Increasing the life expectancy of the NAND array reduces the total cost of ownership of the system. Also, the ability to reconfigure the controller to implement improved algorithms, or to adapt to a new generation of flash chips, extends the system life.
by Robert Pierce, Altera, Conor Ryan and Joe Sullivan, NVMdurance
NAND Flash has revolutionized the computing markets by improving ease of access to and availability of data from the data center and your mobile device. Although the rate of geometry shrink (reduction in the size of structure in silicon) has slowed, the industry continues to find innovative ways to increase the capacity and reduce cost, but often at the expense of reliability, which is particularly problematic at the enterprise level. Solid State Disk (SSD) controller design has lagged behind, and also has been unable to solve the issue of reliability without introducing other limitations to the system as a whole.
The life of NAND Flash can be extended and new viability for SSDs can come from today’s FPGA-based implementations for SSD that have overcome the limitations of controllers, permitting virtually all their operations to be conducted in hardware. The reconfigurable nature of FPGAs enables manufacturers to change and tune their controllers on the fly in hardware.
SSDs are superior to traditional hard disk drives (HDDs) in almost every way. They are much faster, smaller and consume less power, and produce less heat and noise, as they have no moving parts. However, an area in which they are not superior to HDDs is the average lifespan; flash memory is the cornerstone technology in SSDs but wears rapidly through usage.

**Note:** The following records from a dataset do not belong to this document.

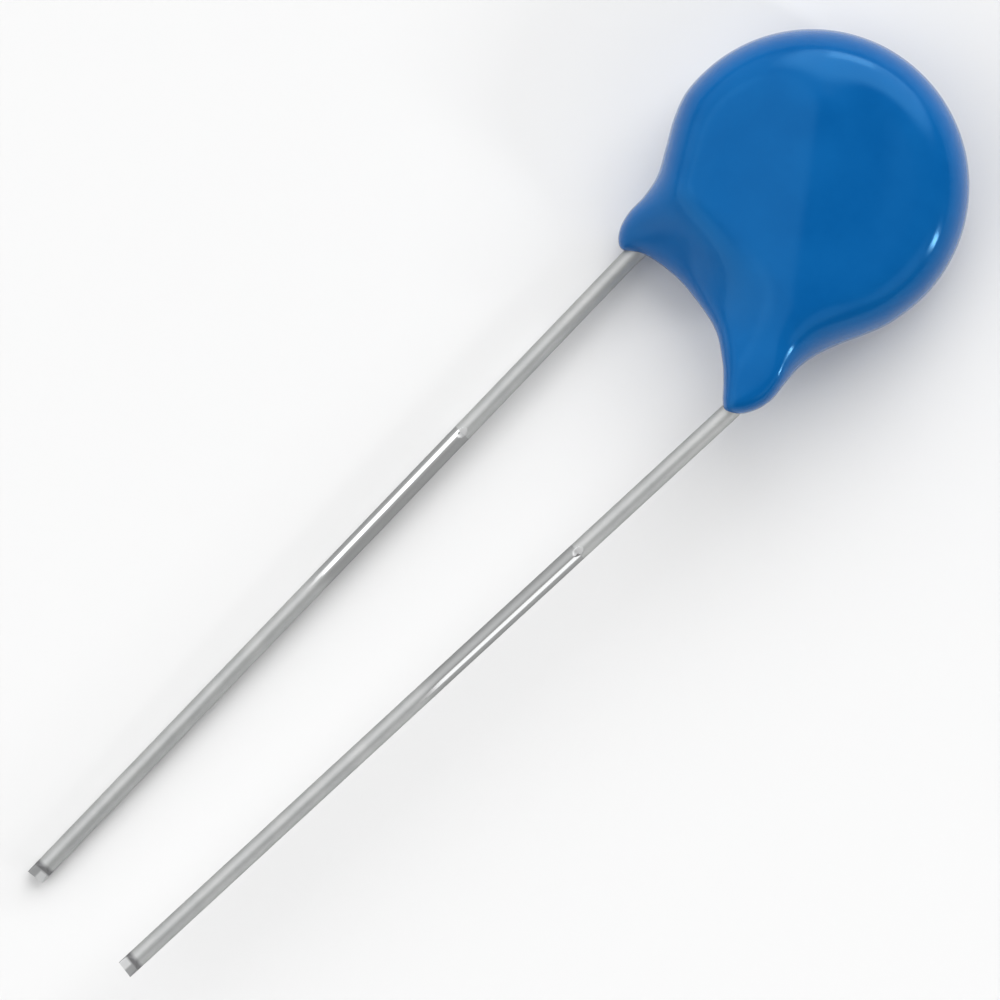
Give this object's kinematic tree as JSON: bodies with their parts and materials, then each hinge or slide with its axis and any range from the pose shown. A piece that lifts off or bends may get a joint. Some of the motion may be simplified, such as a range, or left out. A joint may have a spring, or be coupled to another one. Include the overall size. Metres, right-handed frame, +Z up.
{
  "type": "varistor",
  "caption": "Leaded metal-oxide varistor: a round ceramic disc dipped in glossy blue epoxy, with two straight tinned wires, lying on its back.",
  "frame": {"origin": "on the surface that the part lies on, under the middle of its bounding box", "axes": "+Z up, out of the front face of the disc; the leads run towards -Y; +X to the right of the front face"},
  "size_m": [0.0092, 0.0352, 0.004],
  "materials": {
    "blue_epoxy": "glossy dipped epoxy, mid blue",
    "tinned_wire": "satin tin plate on copper-clad wire",
    "zinc_oxide": "matte sintered ceramic, dark grey",
    "fired_silver": "matte fired silver",
    "solder": "satin solder"
  },
  "bodies": {
    "root": {"coating": "blue_epoxy", "ceramic_disc": "zinc_oxide", "front_electrode": "fired_silver", "back_electrode": "fired_silver", "front_solder": "solder", "back_solder": "solder", "left_lead": "tinned_wire", "right_lead": "tinned_wire"}
  },
  "joints": []
}
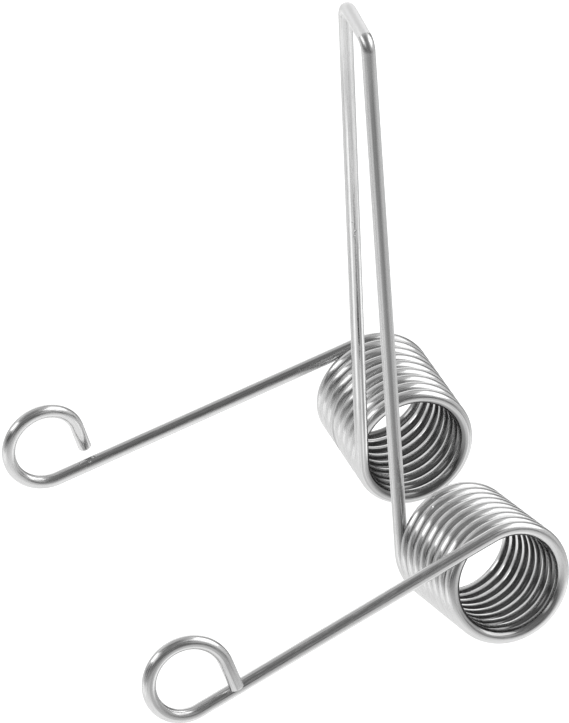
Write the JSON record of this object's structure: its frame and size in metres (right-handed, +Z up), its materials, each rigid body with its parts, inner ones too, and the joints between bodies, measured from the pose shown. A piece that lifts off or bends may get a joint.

This is known as the endurance problem; similarly, there is a retention issue, in that, although flash is non-volatile, it isn’t permanent storage, and data effectively “leaks out” over time.
At a high level, NAND is divided into three classes, in order of development: SLC, MLC and TLC. SLC stores a single bit of data per memory cell (one bit-per-cell) where the presence or absence of charge represents data.
MLC, on the other hand, stores two bits per cell and rather than the presence or absence of charge, it is the quantity of charge stored that determines which of four states (00, 01, 10 and 11) are stored in the memory element.
The maximum data density is provided by TLC (three bits per cell), which differentiates between eight different voltage states. In a perfect world, the NAND vendors could just continue cramming more bits into each cell, but increasing the number of bits per cell increases the access time and reduces the data reliability. The constant pressure to produce flash with smaller and smaller geometries compounds the wear-out issue. Smaller geometries mean that more bits can be packed into the same area, but this leads to faster wear-out. Table 1 summarizes the characteristics of each.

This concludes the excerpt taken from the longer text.